» **Work required**
What is to be transcribed is the run of lines opening with the one that has "base_casting();" and closing with the one that has "points = [vertex.co", and only that run, exactly.

» **Supplied material**
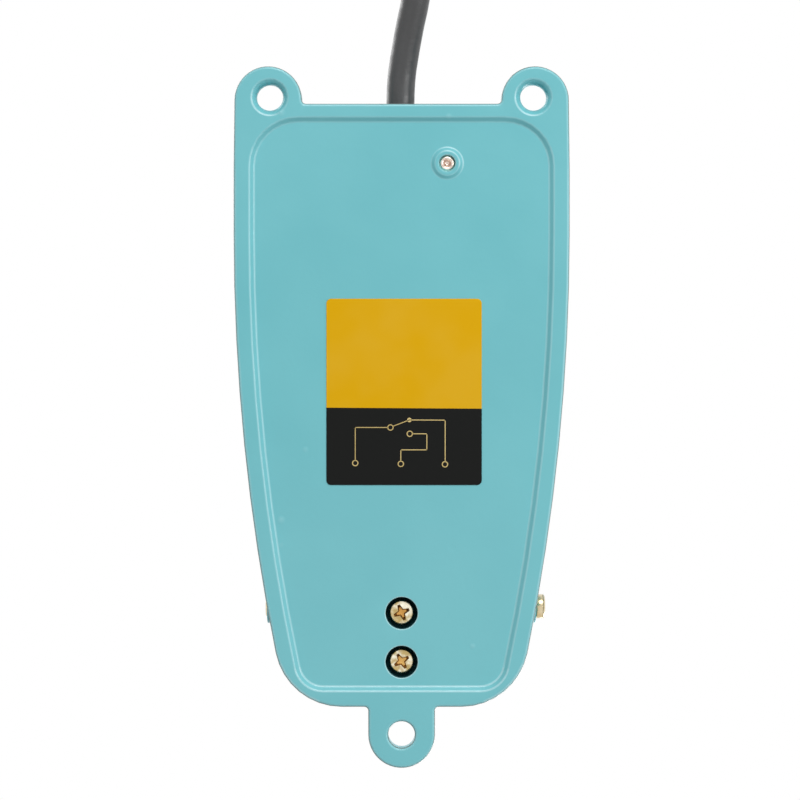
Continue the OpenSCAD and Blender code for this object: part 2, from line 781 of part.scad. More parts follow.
module bracket_screws() {
    turns = [22, 31];
    color(zinc) for (i = [0, 1]) translate([0, screw_ys[i], counterbore_top]) mirror([0, 0, 1])
        pan_screw(2 * m3_r, m3_head_d, 2,
            pad_top + bracket_t + lock_t + m3_nut_t + 0.2 - counterbore_top, turns[i]);
}

module bracket_lock_washers() {
    color(steel) for (y = screw_ys) translate([0, y, pad_top + bracket_t]) difference() {
        ring(m3_r + 0.1, 2.8, lock_t);
        translate([1, -0.3, -1]) cube([3, 0.6, 3]);
    }
}

module bracket_nuts() {
    color(zinc) for (y = screw_ys) translate([0, y, pad_top + bracket_t + lock_t])
        nut(m3_af, m3_nut_t, m3_r + thread_clear);
}

// ---- Snap-action switch --------------------------------------------------------------------

module switch_case() {
    color(phenolic) difference() {
        union() {
            difference() {
                block([-sw_half, cover_x], [sw_y, sw_end], [sw_z, sw_top]);
                block([cavity_x, cover_x + 1], [sw_y + sw_wall, sw_end - sw_wall],
                    [sw_z + sw_wall, sw_top - sw_wall]);
            }
            for (y = hole_ys) translate([0, y, hole_zs]) along_x(-sw_half, cover_x, 2.75);
            translate([0, pivot_y, pivot_z]) along_x(-lug_half, lug_half, 0.95);
            block([-lug_half, lug_half], span(pivot_y, 0.95), [sw_top - eps, pivot_z]);
        }
        for (y = hole_ys) translate([0, y, hole_zs]) along_x(-sw_w, sw_w, m3_r + 0.15);
        translate([0, plunger_y, sw_top - 3]) cylinder(h = 6, r = plunger_r + 0.05);
        translate([0, pivot_y, pivot_z]) along_x(-2, 2, pivot_r + 0.05);
        for (z = tab_zs) block((tab_w / 2 + 0.05) * [-1, 1], [sw_end - sw_wall - 1, sw_end + 1],
            span(z, strip_t / 2 + 0.03));
    }
}

module switch_cover() {
    color(phenolic) difference() {
        block([cover_x, sw_half], [sw_y, sw_end], [sw_z, sw_top]);
        for (y = hole_ys) translate([0, y, hole_zs]) along_x(0, sw_w, m3_r + 0.15);
    }
}

module switch_plunger() {
    shoulder = sw_top - sw_wall - 0.4;
    color("firebrick") translate([0, plunger_y, 0]) {
        translate([0, 0, shoulder]) cylinder(h = plunger_top - shoulder, r = plunger_r);
        translate([0, 0, stem_z]) cylinder(h = shoulder - stem_z + eps, r = stem_r);
    }
}

module switch_lever() {
    inner = lug_half + 0.15;
    color(steel) translate([0, pivot_y, pivot_z]) difference() {
        rotate([lever_angle, 0, 0]) {
            block(lever_w / 2 * [-1, 1], [-1.2, lever_len], run(lever_rise, lever_t));
            for (s = [0, 1]) mirror([s, 0, 0]) {
                along_x(inner, lever_w / 2, 0.75);
                block([inner, lever_w / 2], [-0.75, 0.75], [0, lever_rise + eps]);
            }
        }
        along_x(-lever_w, lever_w, pivot_r + 0.05);
    }
}

module lever_pin() {
    color(steel) translate([0, pivot_y, pivot_z])
        along_x(-lever_w / 2 - 0.3, lever_w / 2 + 0.3, pivot_r);
}

// A terminal's tab, from inside the case's end wall to its outer end
module terminal_tab(i) {
    difference() {
        block(tab_w / 2 * [-1, 1], [sw_end - sw_wall - 2, sw_end + tab_out_len],
            span(tab_zs[i], strip_t / 2));
        translate([0, sw_end + tab_out_len - 2, tab_zs[i] - 1]) cylinder(h = 2, r = 0.6);
    }
}

module open_terminal() {
    z = tab_zs[0];
    color(brass) {
        terminal_tab(0);
        block([-2, 2], [contact_y - 2, sw_end - sw_wall - 1], span(z, strip_t / 2));
        translate([0, contact_y, z]) cylinder(h = rivet_low - 1.2 - z, r = contact_r);
    }
}

module common_terminal() {
    color(brass) {
        terminal_tab(1);
        block([-2, 2], [blade_y + 0.5, sw_end - sw_wall - 1], span(tab_zs[1], strip_t / 2));
    }
}

module closed_terminal() {
    z = tab_zs[2];
    inner = cavity_x + 0.25;
    color(brass) {
        terminal_tab(2);
        block([inner, -2.2], [contact_y - 2, sw_end - sw_wall - 1], span(z, strip_t / 2));
        block([inner, 2], span(contact_y, 2), span(z, strip_t / 2));
        translate([0, contact_y, rivet_high + 0.1]) cylinder(h = z - rivet_high - 0.1, r = contact_r);
    }
}

module contact_blade() {
    color("peru") {
        block([-2, 2], [blade_tip, blade_y + 2], run(blade_z, blade_t));
        translate([0, contact_y, rivet_low]) cylinder(h = rivet_high - rivet_low, r = contact_r);
    }
}

module switch_screws() {
    color(zinc) for (y = hole_ys) translate([-sw_half, y, hole_zs]) rotate([0, -90, 0])
        pan_screw(2 * m3_r, m3_head_d - 0.3, 1.9, sw_w + bracket_t + m3_nut_t + 0.6, 20);
}

module switch_nuts() {
    color(zinc) for (y = hole_ys) translate([bracket_x + bracket_t, y, hole_zs])
        rotate([0, 90, 0]) rotate([0, 0, 30]) nut(m3_af, m3_nut_t, m3_r + thread_clear);
}

// ---- Leads and their receptacles -----------------------------------------------------------

module receptacle(i) {
    z = tab_zs[i];
    w = tab_w / 2 + 0.6;
    difference() {
        block([-w, w], [crimp_start, crimp_end], span(z, 1.2));
        block((tab_w / 2 + 0.05) * [-1, 1], [sw_end, sw_end + tab_out_len + 0.1],
            span(z, strip_t / 2 + 0.05));
    }
    translate([0, 0, z]) difference() {
        along_y(crimp_end - eps, barrel_end, lead_d / 2 + 0.25);
        along_y(lead_start, barrel_end + eps, lead_d / 2 + 0.05);
    }
}

// How far to the side a lead keeps clear of the return spring, at a place along the base
function beside_spring(y) = sqrt(max(0, pow(spring_room, 2) - pow(y - spring_y, 2)));

module lead(i) {
    low = tab_zs[i];
    high = cable_z + (i - 1) * lead_step;
    n = len(lead_plan) - 1;
    way = (jacket_end_y - lead_start) / 100;
    tube([for (k = [0:n]) let (y = lead_start + lead_plan[k][1] * way)
        [max(lead_plan[k][0], beside_spring(y)), y, low + lead_fall[k] * (high - low)]],
        lead_d / 2, 8, [0, 1, 0], [0, 1, 0]);
}

module open_receptacle() { color("silver") receptacle(0); }
module common_receptacle() { color("silver") receptacle(1); }
module closed_receptacle() { color("silver") receptacle(2); }
module red_lead() { color("red") lead(0); }
module white_lead() { color("white") lead(1); }
module black_lead() { color(black) lead(2); }

// ---- Cable ---------------------------------------------------------------------------------

module cable_grommet() {
    color(black) translate([cable_x, 0, cable_z]) difference() {
        union() {
            along_y(wall_out_y - wall_t - grommet_gap, wall_out_y + grommet_gap, grommet_r);
            for (y = [wall_out_y - wall_t - grommet_gap - grommet_flange_t,
                wall_out_y + grommet_gap])
                along_y(y, y + grommet_flange_t, grommet_flange_r);
        }
        along_y(wall_out_y - 2 * grommet_r, wall_out_y + grommet_r, cable_r + grommet_gap);
    }
}

module cable_jacket() {
    color(black) translate([cable_x, 0, cable_z]) along_y(jacket_end_y, cable_exit_y, cable_r);
}

module cable_clamp() {
    y = span(clamp_y, strap_w / 2);
    color(steel) difference() {
        union() {
            translate([cable_x, 0, cable_z]) along_y(y[0], y[1], ring_r);
            block([-clamp_x - 4.4, cable_x], y, run(clamp_boss_top, strap_t));
            block([-clamp_x - 4.4, cable_x - cable_r + 0.6], y, run(clamp_boss_top + strap_t, strap_t));
        }
        translate([cable_x, 0, cable_z]) along_y(y[0] - 1, y[1] + 1, cable_r + grommet_gap);
        translate([-clamp_x, clamp_y, 0]) cylinder(h = cable_z, r = clamp_screw_d / 2 + 0.2);
    }
}

module clamp_screw() {
    seat = clamp_boss_top + 2 * strap_t;
    tip_z = recess_d * 0.5;
    color(steel) translate([-clamp_x, clamp_y, 0]) difference() {
        translate([0, 0, seat])
            pan_screw(clamp_screw_d, 7.6, 2.6, seat - tip_z - clamp_screw_d * 0.12, 45);
        translate([0, 0, tip_z - eps]) cylinder(h = 0.9, r1 = 1.1, r2 = 0.4);
    }
}

module supply_cable() {
    path = concat([[cable_x, cable_exit_y, cable_z]],
        [for (i = [1:len(cable_route) - 1]) cable_route[i]]);
    color(black) tube(path, cable_r, 12, [0, 1, 0], [0, 1, 0]);
}

module cable_coil() {
    color(black) translate([coil_x, coil_y, 0]) rotate_extrude(convexity = 4)
        translate([coil_in, coil_z]) square([coil_out - coil_in, coil_top - coil_z]);
}

module coil_tie() {
    color("ivory") translate([coil_x, coil_y, 0]) rotate([0, 0, tie_angle]) difference() {
        block([coil_in - tie_gap - tie_t, coil_out + tie_gap + tie_t], tie_w / 2 * [-1, 1],
            [0, coil_top + tie_t]);
        block([coil_in - tie_gap, coil_out + tie_gap], tie_w * [-1, 1], [tie_t, coil_top]);
    }
}

module cable_ends() {
    colors = ["red", "white", "black"];
    for (i = [0:2]) color(colors[i]) tube(
        [for (p = ends_plan) [coil_x, coil_y, 0] + [p[0] * (1 - 0.085 * i), p[1] * (1 - 0.085 * i),
            lead_d / 2 + tie_t]], lead_d / 2);
}

base_casting();
rating_label();
pedal_casting();
tread_pad();
hinge_pin();
pin_clip();
hinge_washers();
return_spring();
bump_stops();
switch_bracket();
bracket_screws();
bracket_lock_washers();
bracket_nuts();
switch_case();
switch_cover();
switch_plunger();
switch_lever();
lever_pin();
open_terminal();
common_terminal();
closed_terminal();
contact_blade();
switch_screws();
switch_nuts();
open_receptacle();
common_receptacle();
closed_receptacle();
red_lead();
white_lead();
black_lead();
striker_screw();
striker_nut();
cable_grommet();
cable_clamp();
clamp_screw();
cable_jacket();
supply_cable();
cable_coil();
coil_tie();
cable_ends();
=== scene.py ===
"""Industrial foot switch: a cast base, a hinged cast pedal and a snap-action switch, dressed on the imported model.

Metres throughout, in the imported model's frame: +Z up, +Y towards the toe end, where the cable leaves.
"""

import logging
import math
from dataclasses import dataclass, field
from enum import Enum
from typing import Callable, Optional, Sequence, Union

import bmesh
import bpy
from mathutils import Matrix, Vector
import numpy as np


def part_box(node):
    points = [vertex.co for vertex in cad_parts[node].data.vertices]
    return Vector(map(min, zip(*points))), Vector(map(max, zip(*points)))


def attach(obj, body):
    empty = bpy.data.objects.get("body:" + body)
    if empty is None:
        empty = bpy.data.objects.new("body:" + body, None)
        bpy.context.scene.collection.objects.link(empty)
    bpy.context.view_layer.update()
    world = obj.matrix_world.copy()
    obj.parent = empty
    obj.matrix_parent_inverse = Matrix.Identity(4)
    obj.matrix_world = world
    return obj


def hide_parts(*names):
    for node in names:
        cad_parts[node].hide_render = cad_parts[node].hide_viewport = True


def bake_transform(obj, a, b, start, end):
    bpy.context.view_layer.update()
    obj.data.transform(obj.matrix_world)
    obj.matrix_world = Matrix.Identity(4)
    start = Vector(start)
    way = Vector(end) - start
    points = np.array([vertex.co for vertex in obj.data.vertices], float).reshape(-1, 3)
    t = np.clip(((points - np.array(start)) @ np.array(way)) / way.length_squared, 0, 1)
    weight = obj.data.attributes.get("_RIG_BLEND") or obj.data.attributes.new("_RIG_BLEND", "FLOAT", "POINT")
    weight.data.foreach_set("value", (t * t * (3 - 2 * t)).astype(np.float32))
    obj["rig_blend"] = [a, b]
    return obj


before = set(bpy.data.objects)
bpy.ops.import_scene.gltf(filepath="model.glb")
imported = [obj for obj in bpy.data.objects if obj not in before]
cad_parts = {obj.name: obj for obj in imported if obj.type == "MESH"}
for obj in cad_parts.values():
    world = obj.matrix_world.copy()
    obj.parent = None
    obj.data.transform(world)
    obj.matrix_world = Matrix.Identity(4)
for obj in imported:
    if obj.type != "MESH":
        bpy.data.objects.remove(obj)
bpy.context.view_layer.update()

MM = 0.001

Rgb = tuple[int, int, int]
Color = tuple[float, float, float, float]
Point = tuple[float, float, float]
Socket = bpy.types.NodeSocket
Value = Union[float, Socket]
Tone = Union[Rgb, Socket]

# The share of the edge mask where a rounding meets the face beside it
OUTER_EDGE = 0.35
# Y and Z of the pedal's hinge
HINGE = (-47.7 * MM, 17.0 * MM)
# Y of the two screws that hold the switch bracket in the base
SCREW_YS = (-48.2 * MM, -60.2 * MM)

log = logging.getLogger("foot_switch")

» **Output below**
base_casting();
rating_label();
pedal_casting();
tread_pad();
hinge_pin();
pin_clip();
hinge_washers();
return_spring();
bump_stops();
switch_bracket();
bracket_screws();
bracket_lock_washers();
bracket_nuts();
switch_case();
switch_cover();
switch_plunger();
switch_lever();
lever_pin();
open_terminal();
common_terminal();
closed_terminal();
contact_blade();
switch_screws();
switch_nuts();
open_receptacle();
common_receptacle();
closed_receptacle();
red_lead();
white_lead();
black_lead();
striker_screw();
striker_nut();
cable_grommet();
cable_clamp();
clamp_screw();
cable_jacket();
supply_cable();
cable_coil();
coil_tie();
cable_ends();
=== scene.py ===
"""Industrial foot switch: a cast base, a hinged cast pedal and a snap-action switch, dressed on the imported model.

Metres throughout, in the imported model's frame: +Z up, +Y towards the toe end, where the cable leaves.
"""

import logging
import math
from dataclasses import dataclass, field
from enum import Enum
from typing import Callable, Optional, Sequence, Union

import bmesh
import bpy
from mathutils import Matrix, Vector
import numpy as np


def part_box(node):
    points = [vertex.co for vertex in cad_parts[node].data.vertices]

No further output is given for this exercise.